人号称万物之录,但有时亦不免有卑如草芥的自轻自贱。人类自封为改造世界的主人,又经常成为自己产品的奴隶。科技的强大并不能提升人类的自信,相反却堕入了生存与毁灭的艰难抉择。在物质与精神的互为消长的拉锯战中,我们的命运却是得不偿失。被重压的心灵要么皈依宗教,要么投靠拜物教,当我们毕其一生之力买下房子成为房奴时,我们的精神家园却被毁坏殆尽,心灵不得已而出家了。于是,滚滚红尘中到处都是带发修行的教徒。我们无奈地发现,在豪华的工业产品面前,自己的自信竟然是如此地不堪一击。我们可以自如地驾驭电脑和机器,却不能自主地驾驭自己的心灵。我们虽不是牛马,但脖颈上都套着一根无形的缰绳。心为形役,形而上让位于形而下,器质战胜了气质,生理越过了心理。我们已经习惯了没有反思的生活,却不习惯没有名利的生活。

我们早已忘记了孔夫子,却与孔方兄须臾不可分离。小人道长,君子道消,所以才有“八荣八耻”的隆重登场;公德不振,私欲膨胀,这才有了《弟子规》、《三字经》的绝处逢生;无官不贪,全民皆赌,然后才有以德治国的回光返照。当“性”系广告铺天盖地,当公益广告只作点缀,我们的主旋律怎能正常勃起;当电视里不是娱乐就是言情,不是游戏就是传奇,我们的舆论怎能正视听。浊流滚滚,清流潺潺,怎能河清海晏;正气下沉,邪气上升谁来,扶正乾坤。国之命运,系于全民;民之命运,系于一心;心之命运,系于一人。人能制心,就能治天下。人能超越自我,就能让一切只成为背影,而不是供奉在前的灵位。国家兴亡,匹夫有责,这是最具有奉献精神和宽容精神的一句口号:因为,尽管是兴,百姓苦,亡,百姓苦,但匹夫们还是不计较这些。尽管有时是“兄弟阋于墙”,但最终还是“外御其侮”。

盛世才能安民,河清才能海晏。但愿老百姓的命运不要再成为牺牲品和炮灰,但愿国家的命运不要再成为有产者和有权者的私人餐桌。皮之不存,毛将焉附,这是一个简单的逻辑推理,也是唇齿相依的不离不弃。我们既知要为人民服务,可不要成为墙上涂鸦的口号。水能载舟,亦能覆舟,我们既知民为邦本,可不能把他们当作召之即来挥之即去的工具。
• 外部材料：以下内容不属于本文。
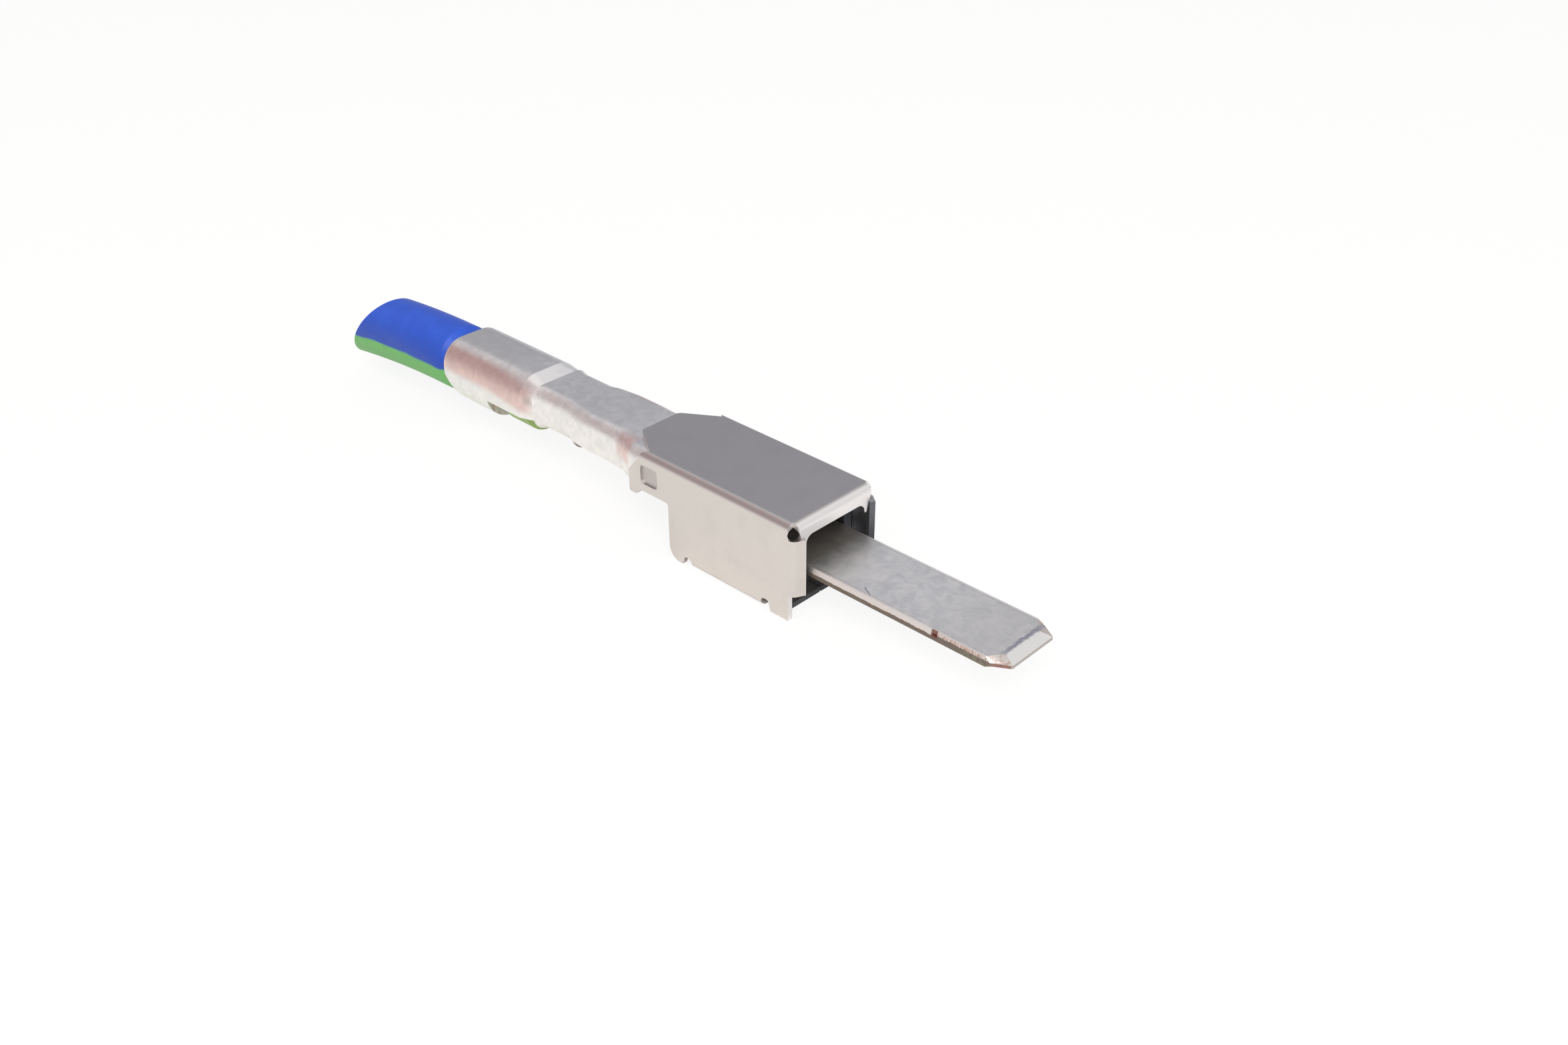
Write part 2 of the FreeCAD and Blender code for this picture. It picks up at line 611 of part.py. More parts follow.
def pressed_core():
    """Strands pressed solid between the crimp's roof and its rolled wings."""
    half_w = CRIMP_MID_Y - STRIP_T / 2 - FIT_GAP
    low = CRIMP_BOTTOM + STRIP_T + FIT_GAP
    high = CONTACT_TOP - STRIP_T - FIT_GAP
    core_r = CORE_D / 2
    mouth = -CRIMP_BACK - MOUTH_LEAD
    stations = [
        (-WIRE_FRONT, core_r, WIRE_Z - core_r, WIRE_Z + core_r, core_r - FLAT),
        (mouth, half_w - MOUTH_SIDE, low + MOUTH_ROUND, high, MOUTH_ROUND),
        (mouth + BELL_L, half_w, low, high, PRESSED_ROUND),
        (-CRIMP_FRONT + FIT_GAP, half_w, low, high, PRESSED_ROUND),
    ]
    pressed = join(chain(stations))
    start = -CRIMP_BACK - FIT_GAP
    wings = Part.Face(crimp_section(start, CRIMP_MID_Y, CRIMP_BOTTOM, CRIMP_BEND, 0.0, FIT_GAP))
    metal = wings.extrude(V(CRIMP_BACK - CRIMP_FRONT + OVER, 0, 0))
    return pressed.cut(metal)


def brush():
    """Strand ends standing out ahead of the crimp, under its roof."""
    pitch = STRAND_D - BRUSH_SQUEEZE
    top = CONTACT_TOP - STRIP_T - FIT_GAP - STRAND_D / 2
    ends = []
    for row, count in enumerate(BRUSH_ROWS):
        for i in range(count):
            y = (i - (count - 1) / 2) * pitch
            reach = CRIMP_FRONT - BARE_FRONT - BRUSH_STEP * ((i + 2 * row) % 3)
            ends.append(strand(-CRIMP_FRONT + FIT_GAP, y, top - row * pitch, reach))
    return ends


def conductor_strands():
    """Bare strands, one by one at both ends and a plain core where the jacket hides them."""
    plain = core_disc(CORE_D / 2)
    fluted_from = WIRE_END - CURVE_START - FLUTED_L
    hidden = swept(plain, 0, fluted_from)
    fluted = cut_off(swept(fluted_core(), fluted_from, CUT_RUN))
    straight = plain.extrude(V(CURVE_START - WIRE_FRONT, 0, 0))
    return join([fluted, hidden, straight, pressed_core()] + brush())


NODES = {
    "box_cover": box_cover,
    "contact": contact,
    "wire_insulation": wire_insulation,
    "conductor_strands": conductor_strands,
}

os.makedirs("parts", exist_ok=True)
for name, make in NODES.items():
    make().exportStep(f"parts/{name}.step")
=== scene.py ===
import math

import bmesh
import bpy
from mathutils import Matrix, Vector


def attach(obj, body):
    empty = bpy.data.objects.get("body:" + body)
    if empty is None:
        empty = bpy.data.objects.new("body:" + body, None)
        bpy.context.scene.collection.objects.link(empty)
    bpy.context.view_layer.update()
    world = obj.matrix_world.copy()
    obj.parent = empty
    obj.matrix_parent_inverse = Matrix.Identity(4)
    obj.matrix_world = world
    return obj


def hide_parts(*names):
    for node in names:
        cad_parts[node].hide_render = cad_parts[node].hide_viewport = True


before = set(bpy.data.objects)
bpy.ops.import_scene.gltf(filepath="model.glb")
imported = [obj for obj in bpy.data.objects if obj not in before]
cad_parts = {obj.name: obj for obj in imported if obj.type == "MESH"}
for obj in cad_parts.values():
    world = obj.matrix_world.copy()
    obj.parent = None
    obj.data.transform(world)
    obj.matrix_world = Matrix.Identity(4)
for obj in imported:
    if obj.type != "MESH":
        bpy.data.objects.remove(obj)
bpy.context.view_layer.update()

MM = 0.001

# Wire and its strands, in millimetres and degrees
STRAND_D = 0.28
STRAND_FILL = 0.98          # a strand's diameter as a share of the strands' spacing
INNER_STRANDS = 6
OUTER_STRANDS = 12
STRAND_FRONT = -14.15
STRAND_STATIONS = 44
LAY_LENGTH = 16.0
PRESSED_BACK = -14.4        # where the pressed strands meet the laid ones
WIRE_AXIS_Z = 2.39
CURVE_START = -20.2
DROOP = 0.35
CUT_X = -25.9
STRAND_BACK = CUT_X + 0.04
CUT_DEPTH = 1.3             # reach of the slanting cut ahead of its rear end
CUT_SLANT = 0.65
CUT_SKEW = 0.19
STRIPE = (-24.0, 90.0)      # green from here to here, turning from straight below to the near side
STRIPE_SOFT = 5.0

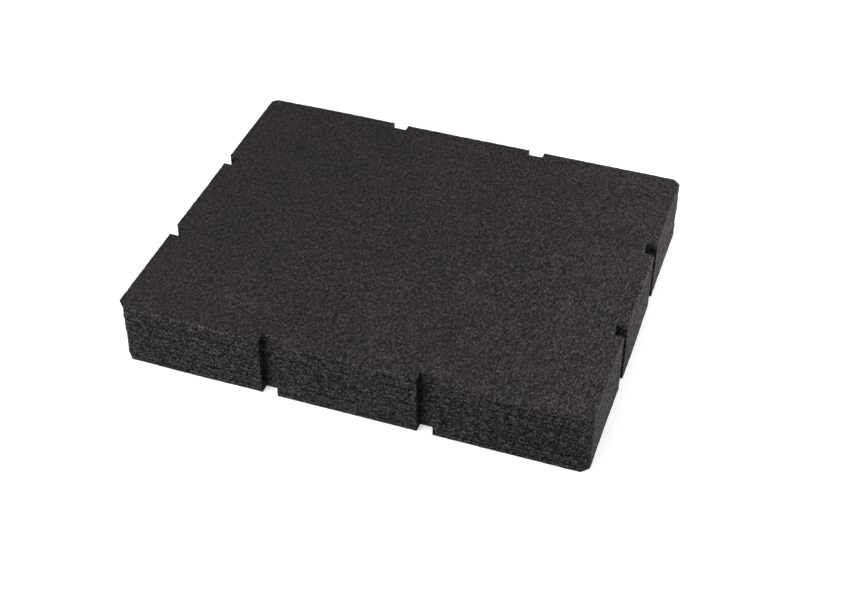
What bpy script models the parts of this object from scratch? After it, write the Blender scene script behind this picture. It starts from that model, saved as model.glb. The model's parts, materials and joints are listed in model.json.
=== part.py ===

我们经常说要以人为本,要立党为公,执政为民,权为民所用,利为民所谋,可集体的无意识怎能撼动个体的无意识。只有官员成为无产者,百姓才能成为有产者,这个必要条件不一定百分百的成立,至少也反映了底层人的心声。同为一国之民,同为社会主义大家庭,同为共和国的子民,我们不希望看到百姓命运的实质或事实上的倒退。自由、平等、博爱;民治、民享、民有,我们的大同社会有希望成为历史链条上的一环吗?

是被命运转,还是运转命,这是个无谓的争论。作为现实主义者和实用主义者来说,对命运的思考只不过是一种行动之前的谋划和考量。正因为我们缺少一种一以贯之的价值信仰,所以我们的道德风气才日渐殒没。没有反思的民族必然令人反胃,没有悲剧感的民族必然没有悔罪感。如果说大和民族在历史层面没有悔罪意识,那么我们“大汉”民族是否在现实层面没有悔罪意识呢?一本《丑陋的中国人》曾经刺痛了我们感觉良好的神经,可它的作者却还没有看到我们“整容”的面貌就仙逝了。从鲁迅到巴金,从柏杨到李敖,从李准到王小波,他们从彷徨到呐喊,从论道到行道,他们哀其不幸,怒其不争,他们用恨来表达爱。他们在一片叫好声中说出了真相:“他什么也没有穿!”弃医从文也好,隐姓埋名也好,锒铛入狱也好,众口铄金积毁销骨也好,在重洋也好,蹲牛棚也好,坐铁牢也好,他们被命运折磨,却从不屈从命运。他们用自我命运的毁灭来换取民族命运的清醒和重生。历史踩过他们的肩膀,用他们的脚印来显示时代的步伐。